Filanov now lives in Ottawa, Canada, with her five-year-old daughter. She moved there from Los Angeles six years ago after Fleiss, knowing the Federal government was moving in, told her to leave the country. She underwent eighteen months' treatment for drug and alcohol addiction, the Post says, but has been sober a year.

She left Ottawa when she came of age and set out to become a star, and ended up in Los Angeles after a short television stint in Vancouver and a marriage to a cocaine dealer who'd been murdered. On her first night, she was brought to a private party and was shortly brought to the Fleiss stable.

She made friends in the Hollywood community and also made some of the A-list parties, where she says she'd seen regular orgies, drugs, and a taste that "these wealthy, famous people" had anything but the restraint she'd assumed them to have.

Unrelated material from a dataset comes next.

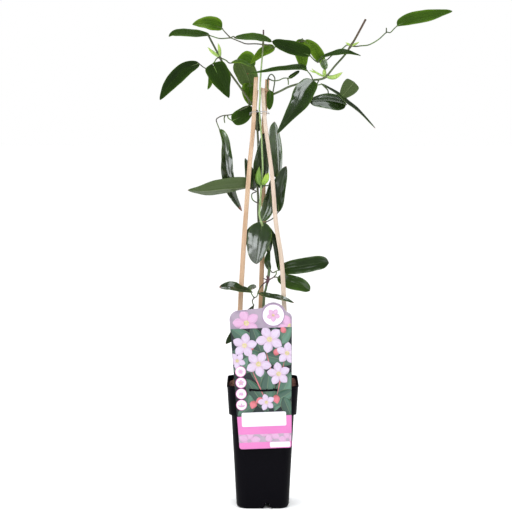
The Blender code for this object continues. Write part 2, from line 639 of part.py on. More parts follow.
def channel_prism(name, along_x, margin, low, length, collection):
    """A bar with the drain channel's section, widened by the margin. The channel from front to back
    lies right of the middle."""
    foot = CHANNEL_FOOT / 2 + margin
    crown = CHANNEL_CROWN / 2 + margin
    top = CHANNEL_HEIGHT + margin
    section = [(-foot, low), (foot, low), (crown, top), (-crown, top)]
    shape = bmesh.new()
    ends = []
    for reach in (-length / 2, length / 2):
        if along_x:
            places = [(reach, side, high) for side, high in section]
        else:
            places = [(side + CHANNEL_SHIFT, reach, high) for side, high in section]
        ends.append([shape.verts.new(Vector(place) * MM) for place in places])
    shape.faces.new(ends[0])
    shape.faces.new(ends[1])
    for k in range(4):
        after = (k + 1) % 4
        shape.faces.new((ends[0][k], ends[0][after], ends[1][after], ends[1][k]))
    bmesh.ops.recalc_face_normals(shape, faces=shape.faces)
    mesh = bpy.data.meshes.new(name)
    shape.to_mesh(mesh)
    shape.free()
    return link_object(name, mesh, collection)


def hide_helper(obj):
    obj.hide_render = True
    obj.display_type = "WIRE"


def apply_boolean(obj, other, operation):
    modifier = obj.modifiers.new(operation.title(), "BOOLEAN")
    modifier.operation = operation
    modifier.object = other
    hide_helper(other)


def bar_outline(margin, turn=0.0):
    """The toothed bar's outline about its own center, grown by the margin and turned."""
    reach = BAR_HALF_LENGTH + margin
    inner = BAR_HALF_LENGTH - BAR_END_LENGTH - margin
    upper = [(-reach, 0.0), (-inner, 0.0)]
    for place in TOOTH_PLACES:
        left = place - TOOTH_HALF - margin / 2
        right = place + TOOTH_HALF + margin / 2
        upper += [(left, 0.0), (left, TOOTH_HEIGHT), (right, TOOTH_HEIGHT), (right, 0.0)]
    upper += [(reach, 0.0)]
    lower = [(reach, -BAR_END_FLARE), (inner, -BAR_END_FLARE), (inner, 0.0)]
    lower += [(inner * k / 4, 0.0) for k in (2, 0, -2)]
    lower += [(-inner, 0.0), (-inner, -BAR_END_FLARE), (-reach, -BAR_END_FLARE)]
    points = [(x, z + BAR_HEIGHT / 2 + margin) for x, z in upper]
    points += [(x, z - BAR_HEIGHT / 2 - margin) for x, z in lower]
    outline = []
    for x, z in points:
        z += BAR_SAG * (2 * (x / BAR_HALF_LENGTH) ** 2 - 1)
        outline.append((x * math.cos(turn) + z * math.sin(turn), z * math.cos(turn) - x * math.sin(turn)))
    return outline


def arc(center, radius, start, end, steps):
    """Points on a circle's arc, angles in degrees."""
    points = []
    for k in range(steps + 1):
        angle = math.radians(start + (end - start) * k / steps)
        points.append((center[0] + radius * math.cos(angle), center[1] + radius * math.sin(angle)))
    return points


def card_outline():
    """The card's outline about its slot, anticlockwise from the lower left corner."""
    low = CARD_CORNER_BOTTOM
    left = CARD_CORNER_LEFT
    right = CARD_CORNER_RIGHT
    points = arc((-CARD_HALF_BOTTOM + low, CARD_BOTTOM + low), low, 180, 270, 4)
    points += arc((CARD_HALF_BOTTOM - low, CARD_BOTTOM + low), low, 270, 360, 4)
    points += arc((CARD_HALF_TOP - right, CARD_TOP - 6.0 - right), right, 0, 65, 4)
    entry = math.degrees(math.asin((CARD_TOP - 3.5 - BULGE_CENTER[1]) / BULGE_RADIUS))
    leave = math.degrees(math.asin((CARD_TOP + 1.5 - BULGE_CENTER[1]) / BULGE_RADIUS))
    points += arc(BULGE_CENTER, BULGE_RADIUS, entry, 180 - leave, 12)
    points += arc((-CARD_HALF_TOP + left, CARD_TOP - 1.0 - left), left, 95, 180, 5)
    return points


def flat_plate(name, outlines, thick, collection):
    """A plate in the XZ plane from closed outlines, the later ones holes, centered on y = 0."""
    curve = bpy.data.curves.new(name, "CURVE")
    curve.dimensions = "2D"
    curve.fill_mode = "BOTH"
    curve.extrude = thick / 2 * MM
    for outline in outlines:
        spline = curve.splines.new("POLY")
        spline.points.add(len(outline) - 1)
        for point, (x, y) in zip(spline.points, outline):
            point.co = (x * MM, y * MM, 0.0, 1.0)
        spline.use_cyclic_u = True
    guide = link_object(name + "_guide", curve, collection)
    guide.rotation_euler = (math.radians(90), 0.0, 0.0)
    bpy.context.view_layer.update()
    graph = bpy.context.evaluated_depsgraph_get()
    mesh = bpy.data.meshes.new_from_object(guide.evaluated_get(graph))
    mesh.transform(guide.matrix_world)
    bpy.data.objects.remove(guide)
    bpy.data.curves.remove(curve)
    shape = bmesh.new()
    shape.from_mesh(mesh)
    bmesh.ops.remove_doubles(shape, verts=shape.verts, dist=0.00002)
    bmesh.ops.recalc_face_normals(shape, faces=shape.faces)
    shape.to_mesh(mesh)
    shape.free()
    return link_object(name, mesh, collection)


def pot_inner(gap):
    """The rings of the pot's inside, from the floor up, drawn in by a gap."""
    inset = POT_WALL + gap
    rings = [(POT_FLOOR + gap, POT_OUTER[1][1] - inset, 15.5)]
    rings.append((5.0, POT_OUTER[2][1] - inset, 16.3))
    rings.append((85.0, POT_OUTER[3][1] - inset, 15.3))
    rings.append((COLLAR_BOTTOM + POT_WALL + gap, POT_OUTER[4][1] - inset + 0.05, 14.3))
    rings.append((COLLAR_BOTTOM + POT_WALL + gap + 0.2, POT_OUTER[5][1] - inset, 13.3))
    return rings


def build_pot(collection, cutters):
    shape = bmesh.new()
    rim = (POT_HEIGHT, COLLAR_TOP_HALF - POT_WALL + 0.1, 12.3)
    add_loft(shape, [*POT_OUTER, rim, *reversed(pot_inner(0.0))])
    bmesh.ops.recalc_face_normals(shape, faces=shape.faces)
    mesh = bpy.data.meshes.new("pot")
    shape.to_mesh(mesh)
    shape.free()
    pot = link_object("pot", mesh, collection)
    inside = 2 * (POT_OUTER[2][1] - POT_WALL / 2)
    through = 3 * POT_OUTER[2][1]
    for along_x in (True, False):
        ridge = channel_prism(f"ridge_{along_x}", along_x, POT_WALL, RIDGE_LOW, inside, cutters)
        apply_boolean(pot, ridge, "UNION")
    for along_x in (True, False):
        channel = channel_prism(f"channel_{along_x}", along_x, 0.0, -1.0, through, cutters)
        apply_boolean(pot, channel, "DIFFERENCE")
    for x in (-DRAIN_OFFSET, DRAIN_OFFSET):
        for y in (-DRAIN_OFFSET, DRAIN_OFFSET):
            shape = bmesh.new()
            bmesh.ops.create_cone(
                shape, cap_ends=True, segments=12, radius1=DRAIN_RADIUS * MM, radius2=DRAIN_RADIUS * MM,
                depth=6 * MM,
            )
            bmesh.ops.translate(shape, verts=shape.verts, vec=Vector((x, y, 0)) * MM)
            mesh = bpy.data.meshes.new("drain")
            shape.to_mesh(mesh)
            shape.free()
            apply_boolean(pot, link_object("drain", mesh, cutters), "DIFFERENCE")
    bar = flat_plate("label_bar", [bar_outline(0.0)], BAR_BACK - BAR_FRONT, cutters)
    middle_x, middle_z = CARD_SLOT_CENTER
    bar.location = Vector((middle_x, (BAR_FRONT + BAR_BACK) / 2, middle_z)) * MM
    apply_boolean(pot, bar, "UNION")
    return pot


def build_label(collection):
    slot = bar_outline(SLOT_MARGIN, CARD_TILT)
    plate = flat_plate("label", [card_outline(), slot], CARD_THICK, collection)
    middle_x, middle_z = CARD_SLOT_CENTER
    plate.location = Vector((middle_x, CARD_PLANE, middle_z)) * MM
    plate.rotation_euler = (0.0, -CARD_TILT, 0.0)
    return plate


def build_soil(collection, cutters):
    """The mix: a block that fills the pot, with a lumpy top."""
    rings = pot_inner(GAP)
    top_half = COLLAR_TOP_HALF - POT_WALL - GAP - 0.9
    shape = bmesh.new()
    add_loft(shape, [*rings, (SOIL_TOP - 4.0, top_half, 12.5)])
    bmesh.ops.recalc_face_normals(shape, faces=shape.faces)
    mesh = bpy.data.meshes.new("soil")
    shape.to_mesh(mesh)
    shape.free()
    soil = link_object("soil", mesh, collection)

    dice = random.Random(7)
    crust_half = top_half - 1.0
    shape = bmesh.new()
    bmesh.ops.create_grid(shape, x_segments=SOIL_CELLS, y_segments=SOIL_CELLS, size=crust_half * MM)
    for vert in shape.verts:
        border = max(abs(vert.co.x), abs(vert.co.y)) > crust_half * MM * 0.98
        corner = min(abs(vert.co.x), abs(vert.co.y)) > crust_half * MM * 0.75
        vert.co.z = SOIL_TOP * MM
        if not border:
            vert.co.x += dice.uniform(-1.6, 1.6) * MM
            vert.co.y += dice.uniform(-1.6, 1.6) * MM
            vert.co.z += dice.uniform(-SOIL_LUMP, SOIL_LUMP) * MM
        if border or corner:
            vert.co.z -= 2.0 * MM
        if corner:
            vert.co.x *= 0.93
            vert.co.y *= 0.93
    bmesh.ops.triangulate(shape, faces=shape.faces)
    skin = shape.faces[:]
    lifted = bmesh.ops.extrude_face_region(shape, geom=skin)
    for item in lifted["geom"]:
        if isinstance(item, bmesh.types.BMVert):
            item.co.z = (SOIL_TOP - 12.0) * MM
    bmesh.ops.recalc_face_normals(shape, faces=shape.faces)
    mesh = bpy.data.meshes.new("crust")
    shape.to_mesh(mesh)
    shape.free()
    apply_boolean(soil, link_object("crust", mesh, cutters), "UNION")
    for along_x in (True, False):
        groove = channel_prism(f"groove_{along_x}", along_x, POT_WALL + GAP, RIDGE_LOW, 3 * crust_half, cutters)
        apply_boolean(soil, groove, "DIFFERENCE")
    return soil


def hole_cutter(name, points, radius, margin, collection, step, sides):
    """What is buried of a cane or stem, widened by the margin and a little deeper, to cut its hole."""
    route = resampled([placed(point) for point in points], step * MM)
    route[0] += (route[0] - route[1]).normalized() * 0.5 * MM
    buried = [place for place in route if place.z < HOLE_TOP * MM]
    return tube(name, buried, [(radius + margin) * MM] * len(buried), collection, sides)


def build_cane(name, points, halves, collection):
    return stem_tube(name, points, *halves, collection, step=CANE_STEP, sides=0)


def build_split(collection, cane):
    """The second prong of the left cane's split top, joined to the cane."""
    pieces = new_collection("split_pieces")
    stem_tube("split_prong", SPLIT_PRONG, SPLIT_HALF, SPLIT_HALF * 0.8, pieces, step=30.0, sides=4)
    return joined("cane_left", cane, pieces, collection)


def center_on_box(parts, root):
    """Moves the root so that the box of all parts is centered on the axis."""
    bpy.context.view_layer.update()
    graph = bpy.context.evaluated_depsgraph_get()
    corners = []
    for part in parts:
        seen = part.evaluated_get(graph)
        corners += [seen.matrix_world @ Vector(corner) for corner in seen.bound_box]
    for axis in (0, 1):
        values = [corner[axis] for corner in corners]
        root.location[axis] = -(min(values) + max(values)) / 2
    bpy.context.view_layer.update()


def main():
    clear_scene()
    collection = new_collection("potted_clematis")
    cutters = new_collection("cutters")
    parts = {"pot": build_pot(collection, cutters), "soil": build_soil(collection, cutters)}
    for name, (points, halves) in CANES.items():
        parts[name] = build_cane(name, points, halves, collection)
        hole = hole_cutter(name + "_hole", points, halves[0], GAP, cutters, CANE_STEP, 0)
        apply_boolean(parts["soil"], hole, "DIFFERENCE")
    parts["cane_left"] = build_split(collection, parts["cane_left"])
    parts["tie_wire"] = stem_tube("tie_wire", TIE_ROUTE, TIE_RADIUS, TIE_RADIUS, collection, 5.0, sides=6)
    parts["label"] = build_label(collection)
    for name, vine in (("vine_center", VINE_CENTER), ("vine_left", VINE_LEFT), ("vine_right", VINE_RIGHT)):
        parts[name] = build_vine(name, vine, collection)
        radius = vine["radii"][0]
        hole = hole_cutter(name + "_hole", vine["stem"], radius, 2 * GAP, cutters, STEM_STEP, 6)
        apply_boolean(parts["soil"], hole, "DIFFERENCE")
    root = bpy.data.objects.new("clematis_root", None)
    collection.objects.link(root)
    for name, part in parts.items():
        part.data.materials.clear()
        part.data.materials.append(new_material(name))
        part.parent = root
    for cutter in cutters.objects:
        cutter.parent = root
    center_on_box(parts.values(), root)


main()
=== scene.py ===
"""The looks of a potted climbing clematis: fine leaves, shoots, canes, card, mix and pot.

Lengths in the tables are millimetres, as the solids have them, and the scene is in metres. +Z is up, and
the front with the card faces -Y.
"""

import math
import random

import bmesh
import bpy
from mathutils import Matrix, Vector, noise


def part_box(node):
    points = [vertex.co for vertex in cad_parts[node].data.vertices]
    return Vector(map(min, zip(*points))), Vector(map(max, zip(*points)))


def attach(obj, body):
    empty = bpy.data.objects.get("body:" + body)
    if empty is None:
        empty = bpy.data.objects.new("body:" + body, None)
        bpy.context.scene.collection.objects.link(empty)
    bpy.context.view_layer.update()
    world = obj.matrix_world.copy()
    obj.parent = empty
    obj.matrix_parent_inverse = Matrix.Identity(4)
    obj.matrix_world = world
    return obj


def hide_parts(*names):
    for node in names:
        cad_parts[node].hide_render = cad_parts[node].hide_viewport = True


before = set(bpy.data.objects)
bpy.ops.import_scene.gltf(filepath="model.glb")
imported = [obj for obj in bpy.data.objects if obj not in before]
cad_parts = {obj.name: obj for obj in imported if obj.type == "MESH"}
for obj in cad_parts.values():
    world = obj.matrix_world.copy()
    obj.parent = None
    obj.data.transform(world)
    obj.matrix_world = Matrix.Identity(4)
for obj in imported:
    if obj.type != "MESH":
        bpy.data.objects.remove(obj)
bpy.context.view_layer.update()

MM = 0.001

# The pot's axis stands behind its front by the rim's half width and the toothed bar
RIM_HALF = 55.0
POT_LOW, POT_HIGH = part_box("pot")
AXIS = Vector(((POT_LOW.x + POT_HIGH.x) / 2, POT_HIGH.y - RIM_HALF * MM, 0.0))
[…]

She lived in the guesthouse of producer Robert Evans for seven months, until he learned of her husband's allegedly mob-related murder. Evans suggested Filanov call Fleiss, who often supplied the girls for his lavish parties.

In the beginning, Filanov says, life in Heidiwood was "nirvana," with the Hollywood Madam "look(ing) after her girls and ma(king) sure they only slept with the wealthiest or most famous," with the studios themselves fighting over the Fleiss girls.

"They would want us for parties and there would be bidding wars if one studio had us booked for a premiere and another one wanted us for a wrap party," she tells the Post. In these circumstances, I could make $10,000 in a single night."

The IRS is said to be probing three American film studios to see if they hid money spent on the Fleiss operation, the paper says, "as business expenses" - effectively having taxpayers subsidize prostitution. Filanov tells the paper she believes "many" film executives used "slush funds" to pay for prostitutes when they wanted to impress an investor or lure a star.

She says her total earnings by 1993 hit as high as $800,000 - and liked being treated like a lady. But she also says sex wasn't the real story for her clients - it was the ego trip. "You're what these kind of men want," she said. "They need somebody who can turn heads when they walk into a restaurant. They drive a Rolls or a Jag to impress when they drive up, and they need somebody like me for when they walk inside. It's all about making them feel there is no one more special than they are."

Filanov loved the supercharged life but didn't see she was losing herself, she tells the Post. She began feeling used when she saw her affairs with the stars had nothing to do with anything but her status as a top call girl.

"You lose who you are," she tells the paper. "You play so many faces you forget which one really belongs to you. I did not have an identity - it depended on where I was…Hollywood makes you feel that as long as you have some part of yourself in the limelight you are special. It is such a lie."

And she didn't go without at least one unpleasant breeze from her past, either - a reputed mob boss, Joseph Dente, "kind of took me under his wing," she tells the Post. Dente apparently fell in love with her, but that brought new danger - from Rourke, who asked her to tell Dente to quit sending his men over to him over jealousy, and from Fleiss, who told her that her relationship with Dente was going to make it "impossible" for her to work.

"Heidi was so arrogant about Joe Dente," Filanov tells the paper. "She would never admit this but she had a lot of help from various Mafia groups getting to where she was."

Filanov suffered a small heart attack in 1993, only to be told by Fleiss when she left the hospital that she had to leave town because the Federal government was coming after the Hollywood Madam's operations. Filanov says that caused her to leave behind everything she'd saved from her life as a call girl. She returned to Canada and became pregnant with her daughter.

She says having her daughter saved her life, forcing her to abandon the self-centered lifestyle she came to know. She now lives in a small apartment and on $800 a month as personal assistant to a former client.